By anyone’s standards, this is an atrocious record from those tasked with the competent governance of our football club. And the grotesque bonus that our chief executive took – regardless of its justification – compounds it all.
My issue is not with the manager. It is with the people who should have either employed him earlier, or not at all.
Stewart Lewis says
Matt (27): a lot of fair points. But we shouldn’t imply Joe Royle walked away because of Neil – it was family reasons and he was very apologetic. It maybe took until Phelan to replace his wise counsel, and it’s the league record since Phelan’s arrival that may warrant us giving them some more time.
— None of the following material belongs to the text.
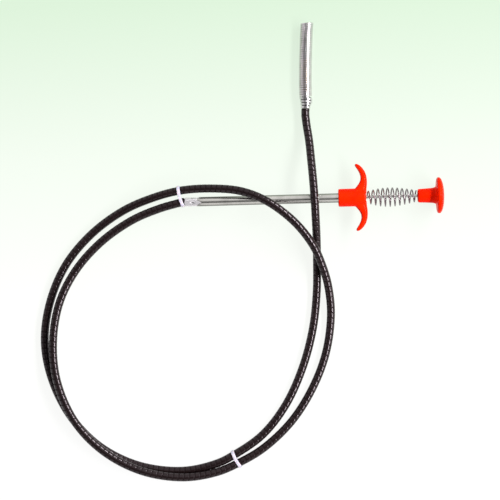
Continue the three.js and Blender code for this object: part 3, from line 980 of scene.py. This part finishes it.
def make_tie(name, node, ends, material):
    """A flat band round two strands, pulled in between them and slightly bent."""
    a, b = (Vector(ROUTE[i]) for i in ends)
    half = (b - a).length / 2
    inner = SHEATH_OD / 2 + 0.12 * MM
    thick, width = 0.55 * MM, 2.4 * MM
    pull = 0.35 * MM  # how far the band dips between the strands
    bend = 0.8 * MM  # how far its middle stands to one side of its ends
    count = 72
    outline = []
    for i in range(count):
        angle = 2 * math.pi * i / count
        centre = half if math.cos(angle) > 0 else -half
        outline.append((centre + inner * math.cos(angle), inner * math.sin(angle)))
    rings = []
    for start, end in zip(outline, outline[1:] + outline[:1]):
        pieces = max(1, round(math.dist(start, end) / (0.5 * MM)))
        for i in range(pieces):
            x, y = (p + (q - p) * i / pieces for p, q in zip(start, end))
            dip = pull * math.exp(-(x / (half * 0.6)) ** 2) if abs(x) < half else 0
            rings.append((x, y - math.copysign(dip, y) if abs(y) > inner / 2 else y))
    verts = []
    section = rounded(
        [(-width / 2, thick / 2), (-width / 2, 0), (width / 2, 0), (width / 2, thick),
         (-width / 2, thick), (-width / 2, thick / 2)], 0.14 * MM, 2)[:-1]
    total = len(rings)
    for i, (x, y) in enumerate(rings):
        before, after = rings[i - 1], rings[(i + 1) % total]
        tangent = Vector((after[0] - before[0], after[1] - before[1])).normalized()
        normal = Vector((tangent.y, -tangent.x))
        sideways = bend * (1 - (abs(x) / (half + inner)) ** 1.5)
        for across, out in section:
            verts.append((x + normal.x * out, across + sideways, y + normal.y * out))
    faces = ring_faces(total, len(section), closed=True)
    tie = new_piece(name, verts, faces, "handle", "white_tie", material)
    tie.location = (a + b) / 2
    tie.rotation_euler = (0, 0, math.atan2(b.y - a.y, b.x - a.x))
    tie.data.set_sharp_from_angle(angle=math.radians(50))
    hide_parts(node)
    return tie


# ---- Floor and light ----

def make_floor():
    """A plain floor with a glow of its own, white in front and pale green at the back."""
    reach, depth = 3.0, 0.2 * MM
    corners = ((-1, -1), (1, -1), (1, 1), (-1, 1))
    mesh = bpy.data.meshes.new("floor")
    mesh.from_pydata([(reach * x, reach * y, -depth) for x, y in corners], [], [(0, 1, 2, 3)])
    floor = add_object("floor", mesh)
    paint = Paint("pale_floor")
    paint.set(Roughness=0.9, Specular_IOR_Level=0.1, Emission_Strength=0.93)
    back = paint.spread(paint.axes()["Y"], 0, 1, -0.22, 0.155)
    tint = paint.ramp(back, [
        (0, (1.0, 1.0, 1.0)), (0.4, (0.97, 0.98, 0.955)), (0.68, (0.87, 0.94, 0.85)),
        (1, (0.7, 0.86, 0.68))])
    colour = paint.mix(1.0, tint, (0.06, 0.06, 0.06), "MULTIPLY")
    paint.link(tint, paint.shader.inputs["Emission Color"])
    mesh.materials.append(paint.finish(colour))


def make_surroundings():
    """A bright wall all round, brightest at +X, under a ceiling that is dim to -X and -Y."""
    wall_dim, wall_bright = 0.85, 1.0
    ceiling_dim, ceiling_bright = 0.08, 0.9
    scene = bpy.context.scene
    scene.view_settings.view_transform = "Standard"
    world = bpy.data.worlds.new("studio")
    scene.world = world
    world.use_nodes = True
    nodes, links = world.node_tree.nodes, world.node_tree.links
    place = nodes.new("ShaderNodeTexCoord")
    direction = nodes.new("ShaderNodeSeparateXYZ")
    links.new(place.outputs["Generated"], direction.inputs["Vector"])

    def spread(axis, from_low, from_high, low_value, high_value):
        """low_value to high_value, as a direction's part along axis goes from low to high."""
        made = nodes.new("ShaderNodeMapRange")
        made.interpolation_type = "SMOOTHSTEP"
        values = {"Value": direction.outputs[axis], "From Min": from_low,
                  "From Max": from_high, "To Min": low_value, "To Max": high_value}
        for name, value in values.items():
            if isinstance(value, bpy.types.NodeSocket):
                links.new(value, made.inputs[name])
            else:
                made.inputs[name].default_value = value
        return made.outputs["Result"]

    ceiling = spread("Y", -0.22, 0.4, ceiling_dim, ceiling_bright)
    ceiling = spread("X", -0.55, 0.1, ceiling_dim, ceiling)
    wall = spread("X", 0.3, 0.7, wall_dim, wall_bright)
    brightness = spread("Z", 0.62, 0.86, wall, ceiling)
    background = nodes["Background"]
    background.inputs["Color"].default_value = (1.0, 1.0, 1.0, 1)
    links.new(brightness, background.inputs["Strength"])


def make_strip_light():
    """One long soft light from +X, which draws the bright lines on the pieces."""
    place, target = Vector((1.2, 0.4, 1.35)), Vector((-0.05, 0.4, 0.0))
    data = bpy.data.lights.new("strip", "AREA")
    data.shape = "RECTANGLE"
    data.size, data.size_y = 3.0, 0.34
    data.energy = 104
    light = add_object("strip", data)
    light.location = place
    light.rotation_euler = (target - place).to_track_quat("-Z", "Y").to_euler()


# ---- Putting it together ----

def paint_node(node, material):
    """Gives a CAD node that stays in view its material."""
    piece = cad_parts[node]
    piece.data.materials.clear()
    piece.data.materials.append(material)


make_camera()
SHEATH, SHAFT_PATH = make_sheath(black_sheath("black_pvc"))

ORANGE = orange_plastic("orange_moulding")
TUBE_STEEL = drawn_steel("polished_tube_steel", crimped=True, dark_reflection_below=2.9 * MM)
ROD_STEEL = drawn_steel("polished_rod_steel", (0.7, 0.69, 0.67))
FERRULE_STEEL = drawn_steel(
    "crimped_steel", (0.78, 0.75, 0.77), (0.14, 0.3), (1, 1, 1), crimped=True)
SPRING_STEEL = spring_wire("return_spring_wire", (0.2, 0.165, 0.18), (0.12, 0.24))
TIP_STEEL = spring_wire("tip_spring_wire", (0.86, 0.79, 0.83), (0.14, 0.28))
CLAW_STEEL = spring_wire("claw_wire", (0.6, 0.59, 0.58))
BRASS = turned_brass("turned_brass")
CABLE = stranded_cable("stranded_cable")
BAND = white_band("white_band")

make_tube(TUBE_STEEL)
make_grip(ORANGE)
make_return_spring(SPRING_STEEL)
make_rod(ROD_STEEL)
make_button(ORANGE)
FERRULE = make_ferrule(FERRULE_STEEL)
TIP = make_tip_spring(TIP_STEEL)
CLAWS = make_claws(CLAW_STEEL)
TIES = [
    make_tie("upper_band_tie", "tie_upper", UPPER_TIE, BAND),
    make_tie("lower_band_tie", "tie_lower", LOWER_TIE, BAND),
]
for node_name in ("rod_bush", "rod_sleeve", "claw_collar"):
    paint_node(node_name, BRASS)
paint_node("core_cable", CABLE)
paint_node("conduit_spring", spring_wire("conduit_wire", (0.45, 0.44, 0.42), (0.3, 0.5)))

make_floor()
make_surroundings()
make_strip_light()

bpy.context.view_layer.update()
Next week is very important.
Ben K says
Since we’re going over this all again, I can’t see why nobody has made the following point concerning January 2014: we didn’t sign any decent players. Joseph Yobo was the centre-half cover we needed, but as far as providing a real injection going forward, Jonas Guttierez was never going to be the answer. We had seriously misfiring strikers and a dire lack of service for them. We desperately needed a shot in the arm and we got nothing. How this has been overlooked is beyond me. It was an opportunity for the club to change things without the upheaval of a managerial sacking and the higher ups at the club missed it completely.